I spot her sipping coffee in the parents’ lounge at our local elementary school. Her forehead is creased, her eyes clouded with worry. Our daughters were once classmates here; now they are in their first year of high school.
“How’s it going?” I ask. OK, she says. Her daughter’s made friends, her grades are good. But things are beginning to get . . . well, complicated. Scary, even. At least from a mother’s perspective.
Her daughter went to a party last weekend, at the home of a schoolmate she barely knew. There was the typical teenage fare--loud music, dancing, plenty to eat. Then the mom went out to pick up more pizza, and returned with a case of beer . . . which she handed out to 15-year-olds. And somebody brought out some marijuana and passed a joint around the room.
My friend heard this not from her daughter, of course. But third-hand, from someone who knew someone whose teenage daughter still talks to her.
She confronted her daughter and raised the roof. Tell me exactly what went on, she said.
Nothing, mom, her daughter told her. I didn’t drink, I didn’t smoke any pot. They’re nice kids. Really. They didn’t put any pressure on me to do anything. It wasn’t that way.
It doesn’t matter, her mother replied. You should have told me, should have left the party, should have called me to come and pick you up and bring you home. You’re grounded, young lady.
Grounded, her daughter protested, for what?
For being there. For mom not knowing. For making her wonder how in the world she’s supposed to keep you safe.
It is a brave new world for our ninth-grade girls, full of football games, homecoming dances, Halloween parties at the homes of new friends whose families we do not know.

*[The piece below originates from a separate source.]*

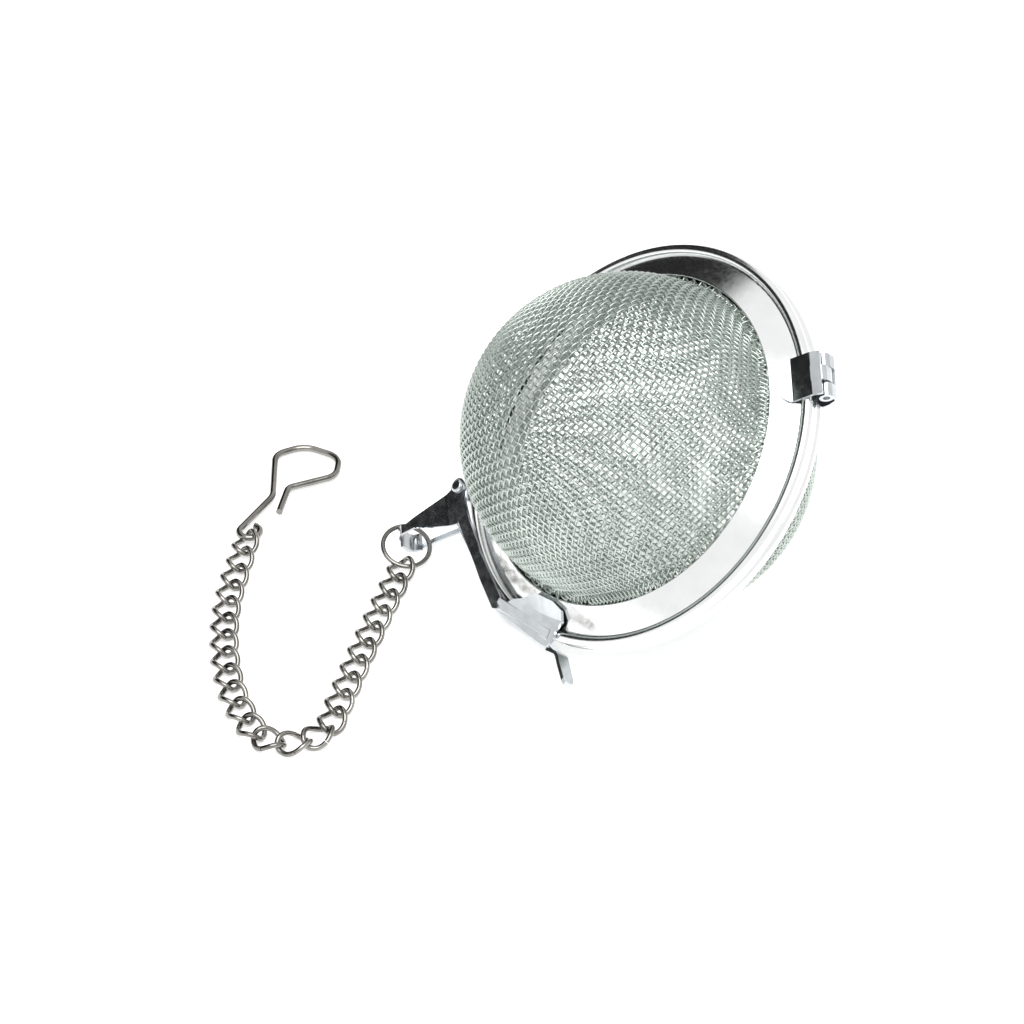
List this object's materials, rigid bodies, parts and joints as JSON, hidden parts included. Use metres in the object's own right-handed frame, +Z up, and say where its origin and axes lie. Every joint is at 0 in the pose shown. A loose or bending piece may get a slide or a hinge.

And they are bound to stumble into temptation, no matter how we try to shelter them, no matter how small and secure the school, no matter how suburban the neighborhood.
We may talk to them of the evils of drugs, the dangers of sex, the perils of bad associations. But the boundaries of their world have expanded beyond our vision. And the baby steps they’ve taken toward independence seem, suddenly, too much and not enough.
I redouble my efforts with my own daughter, broaching, again, the subject of drugs. “Puh-leeze,” she says, rolling her eyes. “I am not that stupid.”
And I believe her. But I also remember high school . . . too well.
I remember ditching classes, breaking curfews, spiking birthday party punch with wine. I know the power you feel, when confronted by suspicious parents, to get away with telling a lie.
Back then there was, it seems, more room for error, for the inevitable mistakes of youth. Even in the toughest urban schools of my day, we faced no AIDS or drive-by shootings, no deadly gangs or crack cocaine.
There were tragedies, certainly--young lives lost or wasted, because of bad choices made. But we enjoyed the luxury of experimentation; we could trip over our own poor judgment, fall on our faces, and still stumble to our feet to face another day.
Today’s world seems harder, less forgiving; with many a dark abyss waiting to swallow even good kids who, for just a moment, wander astray.
Or maybe that’s just a parent’s perspective. Maybe my parents felt the same way as the curtain of silence dropped between us, and they were left to interpret the shadows and wonder whether the lessons they’d taught me would carry the day.
It is humbling, parenting a teenager. You make rules you know will be broken, ache for confidences that will not come.
You realize that for all your worldliness, your lifetime of experience, you are just as clueless about their world as your parents were about yours.
But sometimes in the midst of it all, you see a clear path through the confusion, and your children’s own words become your clarion call:
They are chatting at the kitchen table, three girls in their first days of high school. I am listening from the next room, out of sight, out of mind.
One has just had her first encounter with marijuana, offered by a sophomore friend she’d made. The others are stunned. “What did you say?” they murmur. Implicit is the burning question: How to turn it down and not appear uncool.
“I just told her I couldn’t,” their friend responded. “Because my father would kill me if he ever found out.”
And I think back to what a young man once told me when I asked how, growing up in one of this city’s toughest neighborhoods, he had managed to beat the odds and steer clear of gangs. “My mother wasn’t having that,” he said. “And I was more afraid of her than I was the gangs.”
And being grounded doesn’t seem so bad; less punishment than protection. A tangible sign of a parent’s love:
I will loosen the reins, but I won’t let go.